The Cape buffalo weighed the better part of a ton. At that range, Fowler said, it could have easily charged him if he had just wounded it. "You never know which way they are going to run."

He hasn't made an exact count of his trophies, but it's somewhere in the neighborhood of 100. In some cases, Fowler had the entire animal stuffed. In others, he had the upper body and head stuffed or just kept the skin. He gave the meat and other usable parts to the guides and others who helped him on his hunts so that nothing went to waste. Hunting in Africa is highly regulated, and he often had to wait for some time before the animal was approved for release, prepared and shipped.

When it comes to hunting, he and his wife have an understanding.

"We have always had a great agreement," he said. "She likes to go to New York and do her thing."

New York offers her the chance to visit their daughter, Mollie, and two grandchildren, to see Broadway shows and go shopping.

Fowler's father -- O.T. Sr. -- was a founder of Fowler-Jones Construction Co. and Grandview Construction Co. Fowler went into the family business and worked hard for many years. One day it sank in that, in seven years, he hadn't taken more than a day off here and there. The time had come, he decided, to make more time for himself. He took up hunting deer, and things went from there.

"I got into where I wanted something that would bite back," he said. He began traveling to such places as Montana, Canada and Alaska and, in many instances, hunted bear with a bow-and-arrow only. From North America, it was on to Siberia and Africa. Sometimes, he hunted with a friend. Other times, it was just Fowler and the professional hunters and locals helping.
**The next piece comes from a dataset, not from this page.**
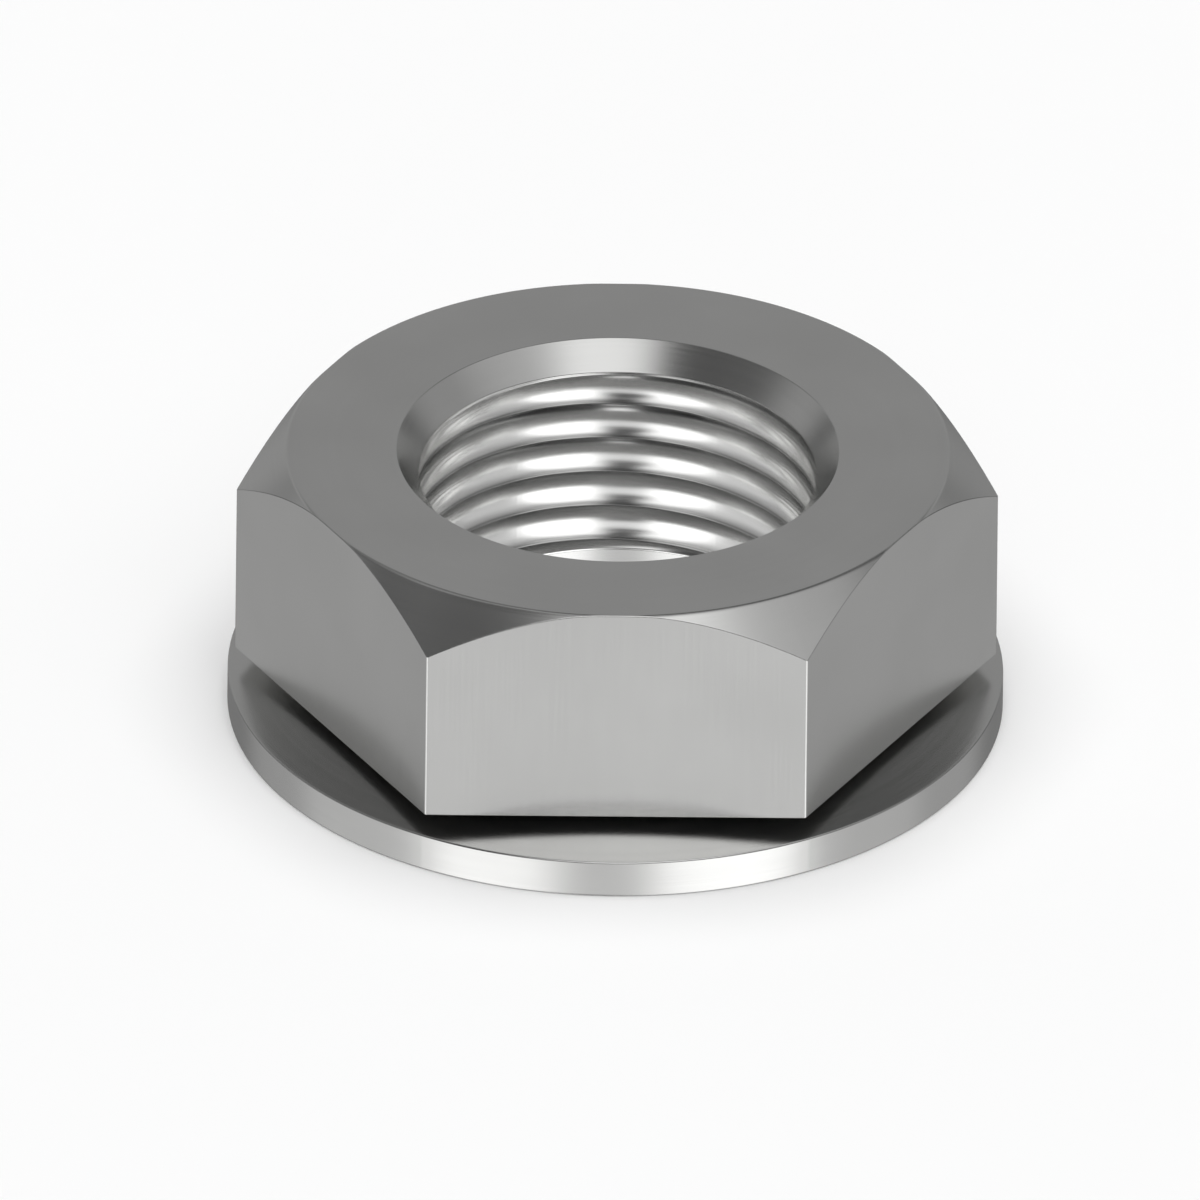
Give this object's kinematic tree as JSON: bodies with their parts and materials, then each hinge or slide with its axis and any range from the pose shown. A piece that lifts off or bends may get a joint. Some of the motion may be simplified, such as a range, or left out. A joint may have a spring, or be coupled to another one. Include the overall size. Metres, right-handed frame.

Certainly, he finds satisfaction in the hunt itself. Much of the satisfaction in such adventures, though, he said, comes from the camaraderie and from being outdoors -- standing in snow up to his hips, being out on a 90,000-acre preserve in Africa. He has plenty of photographs to go with his adventures but he doesn't really need them. Looking at his trophies brings it all back.

"I can just about remember every shot that I ever took," he said.